The brightly colored paintings, impasto and buttery surfaces hum, vibrate from color within. Hope feels imbedded, as a default or an ambition. A presence is cut out, taking up space within the frame at some point within multiple circular openings. In many works, the negative space outweighs the positive, but still the brightly saturated colors overcome. The border, the frame, becomes the central figure or plane.  The cutaway exposes the wall behind and the fuzzy, flocked innards or the painting’s bones. With the choice of happiness over despair, yellows, oranges, and pinks exude from the thick surfaces of paint and found materials. The materials encased and adorning the surfaces are an amalgamation of ephemera, souvenirs, traditional and nontraditional materials and processes for making art, all spanning taste, gender and value. “Charmed to meet you”, 2022, a larger-than-life sculptural self-portrait as a charm bracelet in the round, emphatically and brightly declares, “Hinani”: I am here, while offering a physical prayer of protection and hope. Symbols span the lexicon of Dutch Still Life to religious iconography from the artist’s faith to explicit signs of peace, love and resistance. Real and imitation materials hang adjacent to each other not knowing which one is which. The materials regenerate from themselves into something new, joyful, and exuding hope.

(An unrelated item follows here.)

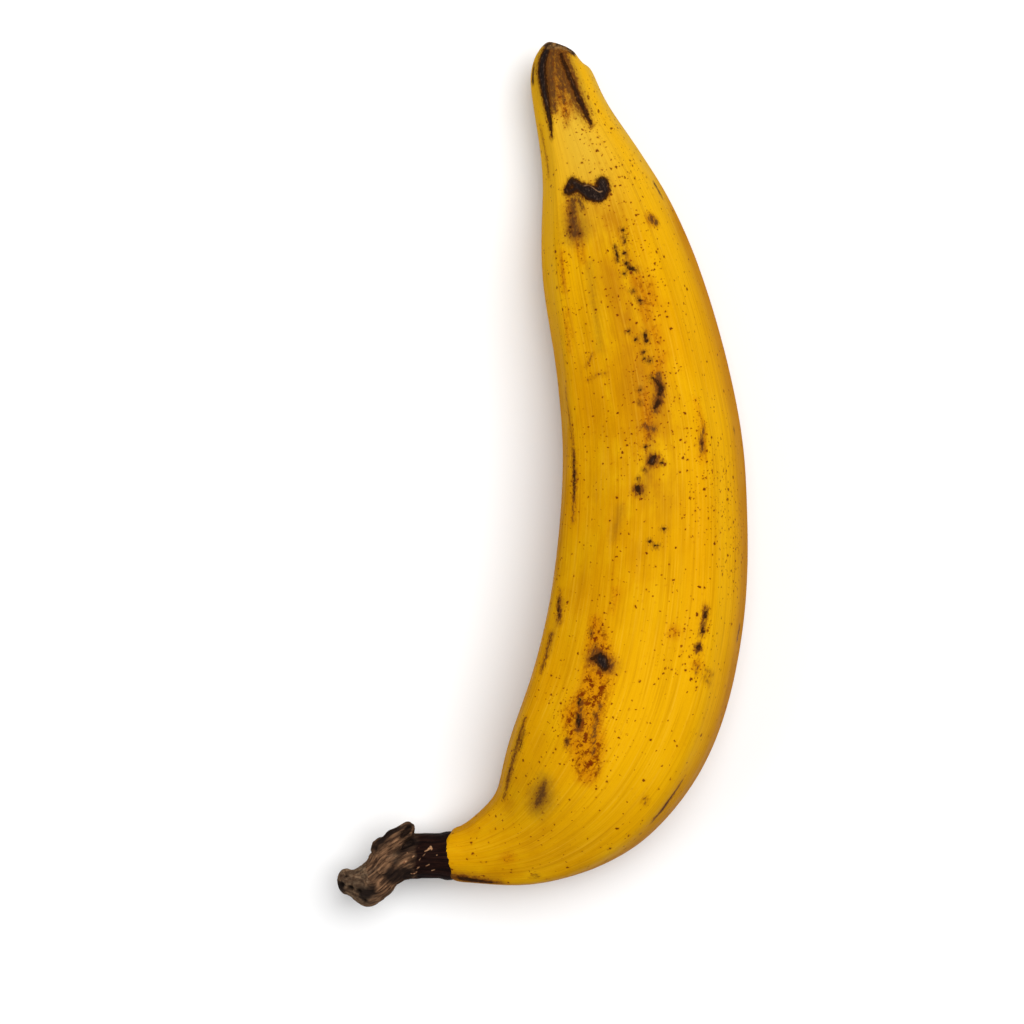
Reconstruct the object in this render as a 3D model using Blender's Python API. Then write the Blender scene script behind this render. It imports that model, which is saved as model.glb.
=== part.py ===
"""A ripe plantain on its side: the curved, five-ridged fruit, and its dried stalk with a scrap of crown.

Metres, +Z up. The bend lies flat, the long way runs along Y with the blossom tip at +Y, and the outer side of
the bend faces +X. The origin is under the middle of the whole thing, on the surface that it lies on.
"""

import math

import bmesh
import bpy
import numpy as np
from mathutils import Matrix, Vector

MM = 0.001

# Driving dimensions, in millimetres.
HEIGHT_SHARE = 0.93  # the height of the fruit's section over its width
END_HEIGHT = 14.0  # the height at which the thin ends are carried
PRESSED = 0.3  # how much of the underside is pressed flat where the fruit rests
JOINT = (-24.0, -103.7)  # where the stalk meets the fruit, seen from above
JOINT_GAP = 0.3
STALK_RADIUS = 6.1

# The fruit's centre line seen from above, from the stalk to the tip, with its half width there.
STATIONS = (
    (-26.6, -103.8, 5.8),
    (-22.4, -103.6, 7.2),
    (-18.0, -103.1, 9.0),
    (-11.2, -101.3, 11.8),
    (-5.0, -98.8, 14.6),
    (1.6, -94.0, 18.6),
    (8.9, -86.0, 22.9),
    (15.9, -75.6, 25.4),
    (22.4, -61.6, 26.6),
    (27.2, -42.3, 26.5),
    (29.9, -14.0, 25.4),
    (29.7, 8.0, 24.4),
    (26.4, 30.6, 22.8),
    (20.0, 58.6, 20.4),
    (16.6, 73.4, 17.2),
    (13.9, 83.2, 14.2),
    (10.2, 93.4, 11.3),
    (7.3, 101.8, 9.6),
    (5.8, 108.0, 8.9),
    (4.7, 112.0, 7.4),
    (4.0, 114.9, 5.6),
    (4.0, 116.9, 4.2),
    (3.9, 118.1, 2.6),
)

# The five ridges of the skin: their angles round the section at places along the fruit, from 0 at the stalk
# to 1 at the tip. The angle starts at the outer side of the bend and goes up over the top.
RIDGE_PLACES = (0.0, 0.2, 0.4, 0.6, 0.8, 1.0)
RIDGES = (
    (32, 44, 55, 60, 66, 66),
    (140, 152, 155, 147, 136, 120),
    (226, 232, 234, 231, 224, 210),
    (296, 300, 303, 303, 300, 290),
    (340, 346, 352, 355, 358, 352),
)
RIDGE_RISE = 0.05  # of the half width
RIDGE_SPREAD = 11.0  # degrees

SECTIONS = 64
SIDES = 40

# The stalk's own line from the joint, with its radius as a share of STALK_RADIUS.
STALK_STATIONS = (
    (0.0, 0.0, 1.0),
    (-4.0, 0.0, 0.98),
    (-8.5, -0.3, 1.02),
    (-13.0, -1.4, 1.1),
    (-17.5, -3.6, 1.15),
    (-21.5, -6.6, 0.9),
)
STALK_SECTIONS = 16
STALK_SIDES = 24

# The torn crown: lumps that grow from the stalk's far end. Middle from the joint, half sizes, turn.
CROWN_LUMPS = (
    ((-17.6, -1.8, 0.4), (5.8, 4.8, 6.6), -20),
    ((-21.6, -9.0, -0.6), (6.0, 5.1, 6.2), 30),
    ((-25.6, -7.8, 0.4), (3.9, 3.8, 4.6), 5),
    ((-28.5, -7.4, 0.8), (3.3, 3.1, 3.6), 0),
    ((-14.4, 4.8, 1.2), (5.2, 2.5, 5.2), 38),
    ((-11.8, 7.2, 1.4), (2.3, 1.9, 3.6), 30),
)
CROWN_VOXEL = 1.2


def through(knots, values, places):
    """A smooth curve through the values at their knots, read at each of the places."""
    values = np.array(values, float)
    slopes = np.gradient(values, knots, axis=0)
    i = np.clip(np.searchsorted(knots, places, side="right") - 1, 0, len(knots) - 2)
    span = (knots[i + 1] - knots[i])[:, None]
    t = (places - knots[i])[:, None] / span
    rise = values[i + 1] - values[i]
    bend = t * (1 - t) ** 2 * slopes[i] - t * t * (1 - t) * slopes[i + 1]
    return values[i] + t * t * (3 - 2 * t) * rise + span * bend


def evenly(stations, count):
    """Evenly spaced rows (x, y, half width) along the stations, and how far along each is, from 0 to 1."""
    rows = np.array(stations, float)
    steps = np.linalg.norm(np.diff(rows[:, :2], axis=0), axis=1)
    knots = np.concatenate([[0.0], np.cumsum(steps)])
    places = np.linspace(0, 1, count)
    return through(knots, rows, places * knots[-1]), places


def to_the_right(rows):
    """The level unit vectors square to the line through the rows, on its right hand."""
    runs = np.gradient(rows[:, :2], axis=0)
    runs /= np.linalg.norm(runs, axis=1)[:, None]
    return np.stack([runs[:, 1], -runs[:, 0]], axis=1)


def ridge_angles(places):
    """The five ridges' angles in degrees, one row for each of the places along the fruit."""
    return through(np.array(RIDGE_PLACES), np.array(RIDGES).T, places)


def ridged(angles, ridges):
    """How far out the skin stands at these angles, over the plain half width."""
    apart = (angles[:, None] - ridges[None, :] + 180) % 360 - 180
    return 1 - 0.4 * RIDGE_RISE + RIDGE_RISE * np.exp(-0.5 * (apart / RIDGE_SPREAD) ** 2).sum(axis=1)


def tube(rings):
    """A closed mesh through rings of points: each ring bridged to the next, and a face over each end."""
    bm = bmesh.new()
    loops = []
    for ring in rings:
        verts = bmesh.ops.create_circle(bm, segments=len(ring), radius=MM)["verts"]
        for vert, point in zip(verts, ring):
            vert.co = point
        loops.append({edge for vert in verts for edge in vert.link_edges})
    for near, far in zip(loops, loops[1:]):
        bmesh.ops.bridge_loops(bm, edges=list(near | far))
    bmesh.ops.contextual_create(bm, geom=list(loops[0]))
    bmesh.ops.contextual_create(bm, geom=list(loops[-1]))
    bmesh.ops.recalc_face_normals(bm, faces=bm.faces)
    return bm


def cut_flat(bm, point, normal):
    """Takes off what lies beyond a plane, and closes the cut with a flat face."""
    geometry = bm.verts[:] + bm.edges[:] + bm.faces[:]
    settings = {"plane_co": point, "plane_no": normal, "clear_outer": True, "dist": 1e-7}
    cut = bmesh.ops.bisect_plane(bm, geom=geometry, **settings)
    edges = [part for part in cut["geom_cut"] if isinstance(part, bmesh.types.BMEdge)]
    bmesh.ops.edgenet_fill(bm, edges=edges)
    bmesh.ops.recalc_face_normals(bm, faces=bm.faces)


def material(name, colour, roughness):
    made = bpy.data.materials.new(name)
    made.use_nodes = True
    shader = made.node_tree.nodes["Principled BSDF"]
    shader.inputs["Base Color"].default_value = (*colour, 1)
    shader.inputs["Roughness"].default_value = roughness
    shader.inputs["Metallic"].default_value = 0
    return made


def add_object(name, bm, location, finish, parent):
    mesh = bpy.data.meshes.new(name)
    bm.to_mesh(mesh)
    bm.free()
    mesh.materials.append(finish)
    mesh.shade_smooth()
    mesh.set_sharp_from_angle(angle=math.radians(40))
    made = bpy.data.objects.new(name, mesh)
    made.location = location
    made.parent = parent
    bpy.context.scene.collection.objects.link(made)
    return made


def carried_height(low):
    """The height of a section's middle: how far it reaches down, but no lower than the ends are carried."""
    return (low**8 + END_HEIGHT**8) ** (1 / 8) - PRESSED


def build_fruit(parent):
    """The fruit: its ridged section carried round the bend, cut square at the stalk and pressed flat."""
    rows, places = evenly(STATIONS, SECTIONS)
    angles = np.arange(SIDES) * 360 / SIDES
    rings = []
    for (x, y, half), side, ridges in zip(rows, to_the_right(rows), ridge_angles(places)):
        out = half * ridged(angles, ridges)
        across = out * np.cos(np.radians(angles))
        up = out * np.sin(np.radians(angles)) * HEIGHT_SHARE
        middle = carried_height(-up.min())
        ring = [(x + side[0] * a, y + side[1] * a, middle + u) for a, u in zip(across, up)]
        rings.append([Vector(point) * MM for point in ring])
    bm = tube(rings)
    cut_flat(bm, Vector((JOINT[0], JOINT[1], 0)) * MM, Vector((-1, 0, 0)))
    cut_flat(bm, Vector((0, 0, 0)), Vector((0, 0, -1)))
    skin = material("plantain_skin", (0.66, 0.35, 0.015), 0.45)
    return add_object("fruit", bm, (0, 0, 0), skin, parent)


def build_stalk(parent):
    """The dried stalk: it leaves the fruit's flat end and swells into the torn scrap of the crown."""
    rows, _ = evenly(STALK_STATIONS, STALK_SECTIONS)
    angles = np.radians(np.arange(STALK_SIDES) * 360 / STALK_SIDES)
    rings = []
    for (x, y, share), side in zip(rows, to_the_right(rows)):
        across = share * STALK_RADIUS * np.cos(angles)
        up = share * STALK_RADIUS * np.sin(angles)
        ring = [(x + side[0] * a, y + side[1] * a, u) for a, u in zip(across, up)]
        rings.append([Vector(point) * MM for point in ring])
    bm = tube(rings)
    for middle, half_sizes, turn in CROWN_LUMPS:
        turned = Matrix.Rotation(math.radians(turn), 3, "Z")
        place = Matrix.LocRotScale(Vector(middle) * MM, turned, Vector(half_sizes) * MM)
        bmesh.ops.create_icosphere(bm, subdivisions=3, radius=1, matrix=place)
    wood = material("dried_stalk", (0.09, 0.05, 0.035), 0.8)
    location = Vector((JOINT[0] - JOINT_GAP, JOINT[1], carried_height(STALK_RADIUS))) * MM
    stalk = add_object("stalk", bm, location, wood, parent)
    grown_together = stalk.modifiers.new("grown_together", "REMESH")
    grown_together.mode = "VOXEL"
    grown_together.voxel_size = CROWN_VOXEL * MM
    return stalk


def main():
    for old in list(bpy.data.objects):
        bpy.data.objects.remove(old)
    plantain = bpy.data.objects.new("plantain", None)
    bpy.context.scene.collection.objects.link(plantain)
    build_fruit(plantain)
    build_stalk(plantain)


main()
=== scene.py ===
import math

import bpy
import numpy as np
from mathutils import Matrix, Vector
from mathutils import noise as perlin


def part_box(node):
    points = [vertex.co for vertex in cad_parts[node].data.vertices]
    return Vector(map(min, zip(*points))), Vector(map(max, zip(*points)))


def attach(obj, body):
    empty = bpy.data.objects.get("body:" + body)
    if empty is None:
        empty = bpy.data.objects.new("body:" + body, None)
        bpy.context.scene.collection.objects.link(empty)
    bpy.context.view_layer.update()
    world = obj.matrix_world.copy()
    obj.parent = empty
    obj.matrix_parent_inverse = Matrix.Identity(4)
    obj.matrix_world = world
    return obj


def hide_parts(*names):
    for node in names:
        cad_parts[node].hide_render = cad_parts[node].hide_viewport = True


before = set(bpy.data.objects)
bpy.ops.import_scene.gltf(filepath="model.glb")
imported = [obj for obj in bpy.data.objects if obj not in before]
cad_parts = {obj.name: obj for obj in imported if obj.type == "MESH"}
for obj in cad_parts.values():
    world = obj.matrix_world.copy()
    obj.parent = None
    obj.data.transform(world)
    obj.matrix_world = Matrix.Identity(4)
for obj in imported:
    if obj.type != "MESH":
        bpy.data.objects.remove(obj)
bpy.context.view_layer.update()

MM = 0.001


# ---- The fruit ----------------------------------------------------------------------------
# One berry that grew in a bend as it turned up to the light, in a thick waxy peel with five soft ridges. It
# is closed round the stalk by a rounded lip, and at the other end it carries the dry, cupped scar that the
# flower left.

# The line that it grew along, seen from above, with its half width there, in millimetres.
GROWTH = (
    (-26.6, -103.8, 5.8),
    (-22.4, -103.6, 7.2),
    (-18.0, -103.1, 9.0),
    (-11.2, -101.3, 11.8),
    (-5.0, -98.8, 14.6),
    (1.6, -94.0, 18.6),
    (8.9, -86.0, 22.9),
    (15.9, -75.6, 25.4),
    (22.4, -61.6, 26.6),
    (27.2, -42.3, 26.5),
    (29.9, -14.0, 25.4),
    (29.7, 8.0, 24.4),
    (26.4, 30.6, 22.8),
    (20.0, 58.6, 20.4),
    (16.6, 73.4, 17.2),
    (13.9, 83.2, 14.2),
    (10.2, 93.4, 11.3),
    (7.3, 101.8, 9.6),
    (5.8, 108.0, 8.9),
    (5.0, 112.4, 7.4),
    (5.2, 115.4, 5.6),
    (5.6, 117.6, 4.2),
)
LINE_POINTS = 1500
HEIGHT_SHARE = 0.93  # the height of its section over its width
LOW_SHARE = 0.985  # how much of its half height reaches down, between two ridges
END_HEIGHT = 14.0  # the height at which the thin ends are carried
HEIGHT_POWER = 8  # how sharply the line goes over from resting to being carried
PRESSED = 0.3  # how much of the underside is pressed flat
STALK_END_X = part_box("fruit")[0].x / MM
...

Rachel Klinghoffer is an artist who makes objects that are both paintings and sculptures. By repurposing materials, making and remaking them into paintings and sculptures, Klinghoffer prompts a reimagining of uses for these relic-like objects. Articles reflect the artist’s personal connection to femininity, craft- making, Judaism, romance, pushing the definition of painting. Through time, the items become specimens, icons. They are poked, prodded, stained, sprayed, stroked, rubbed, dipped, then pulled, torn, cracked open and broken apart making up and becoming the new work. Rachel Klinghoffer has a MFA with Honors in Painting from Rhode Island School and a BFA in Painting with course work in Visual and Critical Studies from the School of the Art Institute of Chicago. Select exhibitions and press include (solo show) One River School, Woodbury, NY; (solo show) The Skirt at Ortega y Gasset, Brooklyn, NY; Morgan Lehman, New York, NY; Kristen Lorello, New York, NY; BRIC, Brooklyn, NY. Klinghoffer’s work had been included in New American Paintings and reviewed by Whitehot Magazine and The Brooklyn Rail.